There will be 162 screenings this year and Paillard anticipates around 2,000 attendees, of which roughly 1,000 will come from outside Argentina.

The market will provide ample opportunity for one-on-one meetings, access to the extensive video library and the Producers Network programme.

The maiden European Screenings initiative will present 47 films from sales agents and for the first time Unifrance and representatives from Spain and Italy will establish themselves in the European lounge

Also new is Ventana Caribe, a tie-in with the trinidad + tobago film festival in which a handful of Caribbean films currently in post-production will be presented.

Synergies with partner festivals continue to grow. Javier Fernandez over at the Blood Window sidebar regularly hosts representatives from the world’s leading genre festivals.

The robust connection with a certain event on the Cote d’Azur remains a cornerstone. “For us in Cannes, it’s very important to get a better understanding of Latin America and it’s certainly been reflected in bigger attendance by Latin America in Cannes,” says Paillard.

Cannes Film Festival director Thierry Fremaux returns to Buenos Aires to introduce masterclasses with Trapero, Gaspar Noé and Vincent Lindon and will also screen six hits, including Carol, The Lobster and Love, aimed principally at the public, under the Semana de Cine del Festival de Cannes programme.

Blood Window goes from strength to strength. Now in its third year, the genre programme will showcase six films in post selected by San Sebastian director-general José Luis Rebordinos under the auspices of Bloody Works In Progress.

They are: Terror 5 (Argentina) from Sebastian Rotstein and Federico Roststien; Verónica (Mexico) from Carlos Algara and Alejandro Martinez Beltrán; A Percepçao De Medo (Uptake Fear, Brazil) from Kapel Furman and Armando Fonseca; Camaleón (Chamaleon, Chile) from Jorge Riquelme Serrano; La Valija De Benavidez (Argentina) from Laura Casabe; and Downhill (Chile) from Patricio Valladares.

“The diversity and quantity of projects has grown,” says Javier Fernandez, a former programmer from nearby Mar Del Plata who set up Blood Window and continues to work for INCAA.

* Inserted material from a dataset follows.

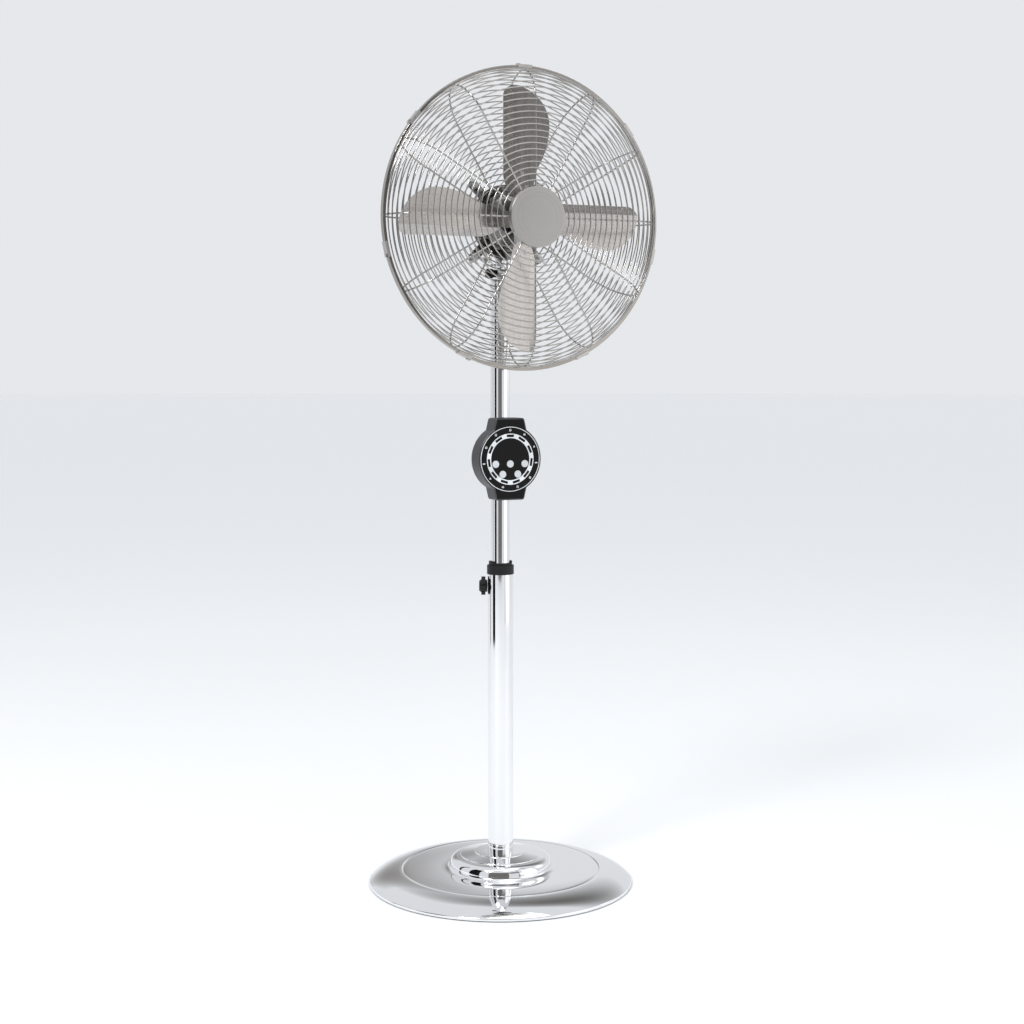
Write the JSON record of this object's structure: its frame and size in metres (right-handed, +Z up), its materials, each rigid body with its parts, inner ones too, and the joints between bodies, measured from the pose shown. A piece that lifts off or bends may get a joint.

“We received around 100 projects. Last year it was 70. It’s getting known by all the directors and the students and producers who know there’s a market dedicated to genre film.”

The Beyond The Window pitching session introduces 15 development titles from the likes of Argentine wunderkinds Adrian Garcia Bogliano and Daniel de la Vega and Mexico’s Isaac Ezban, among many others.

“Every year the festivals are very interested in what we’re doing,” says Fernandez. “We’re established as a place for co-productions and for sales agents to see what’s happening for Latin America in genre films. This is the place to be.”

The Primer Corte selection of Latin American co-productions, curated by Cinefondation director Georges Goldenstern, comprises six entries eligible for a range of awards.

The section includes Iván Avila’s El Peluquero Romantico (Mexico); Esperanzas De Cartón by Yanillys Pérez (Dominican Republic); La Cinénega, Entre El Mar y La Tierra by Maonola Cruz (Colombia); Claudio Araya Silva’s Lo Peor De Los Deseos (Bolivia); Niñas Araña by Guillermo Delo (Chile-Argentina); and Hernán Belón’s Sangre En La Boc (Argentina).

Ever since Michael Rowe’s Mexican drama Año Bisiesto won the Camera d’Or in Cannes 2010, Primer Corte has been a launchpad for international festival success.

Primer Corte coordinator Maria Nuñez notes the section has spawned more co-productions, but is aware that films need to travel within Latin America – still a stumbling block – and further afield.

“Most of the time, the [multiplexes] are occupied with blockbusters,” says Nuñez. “[Arthouse] films are only exhibited in special weeks, often organised by embassies or cultural associations or INCAA, but they are not massive as they should be.”